Ceiling Insulation and In-Out Fan

Ceiling Insulation and In-Out Fan

Eventually, this would be enclosed with Polywall, a non-absorbent, easy to clean, recycled-plastic wall covering which would act as the final moisture barrier. I decided to wait to put this up until after I had cabinets in place.

The Polywall, which I also found at Loews, is very flexible and cuts easily with a blade or scissors. It is great for the walls and curves, but pretty tricky to put up on the ceiling. I'll talk about this more later.

As I look back at it now, I should have done the Polywall before putting anything else in. That way the ceiling would have been complete. The problem was, it takes two people to put it up. It is so flexible that it is impossible for one person to handle a 4 x 8 sheet alone, and at the time, I didn't have the extra help available.

As a result, I am still dealing with finishing the insides of cabinets which would have been all done if I had covered the whole ceiling at once. Oh well, it has been quite a learning experience.

Reflectix on Outer Walls

Reflectix on Outer Walls


I also put a layer of Reflectix against the outer walls. It was still very hot, so I had the same problem with the adhesive.

I covered it with denim 100% recycled cotton insulation which I found at Loews. It is a great sound-proofing material, good insulator, has no fiberglass to irritate your skin, and no harmful chemicals in it.

I especially liked it because you could tear it to size and stuff it in small spaces where needed.

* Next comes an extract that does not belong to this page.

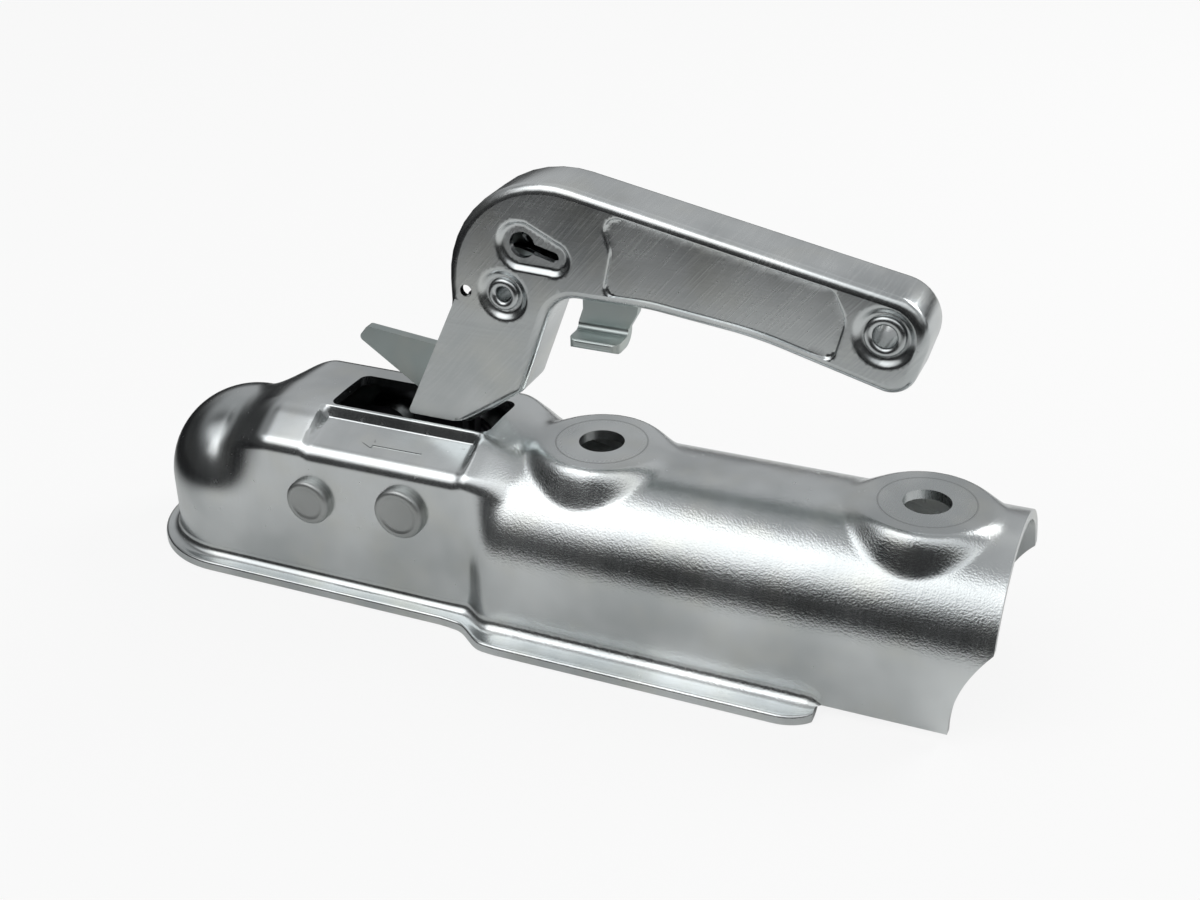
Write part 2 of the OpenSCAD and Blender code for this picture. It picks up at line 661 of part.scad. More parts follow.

Of course my spray adhesive still only held part of the time. It was interesting. Anything I did before 9 AM stuck. Anything after that was found on the floor by evening

Denim Cotton Insulation

Denim Cotton Insulation

The next step was to cover the denim with another layer of Reflectix to act as a moisture barrier from the interior environment. Fortunately, the unseasonably hot weather had cooled down so that I was able to completely seal in the three layers of insulation using Gorilla Tape.

I also applied a wooden board over the top edge of the insulation. This helped hold it, but it will also be part of the framing that I screw my overhead cabinets into.

I also had to put a 1 x 3 board on the ceiling to give the cabinet a second point of support. This was set back about 1 inch from the front of the cabinet. (not shown here)


I also had to put a 1 x 3 board on the ceiling to give the cabinet a second point of support. This was set back about 1 inch from the front of the cabinet.

Ceiling Board for Cabinets

Ceiling Board for Cabinets

Van Doors

I followed the same procedure for the three doors, except I only did the first two layers. I figure that the cover panel that comes with the van acts as the interior moisture barrier.

I was careful to not place any denim insulation where it would interfere with the mechanical workings of the door.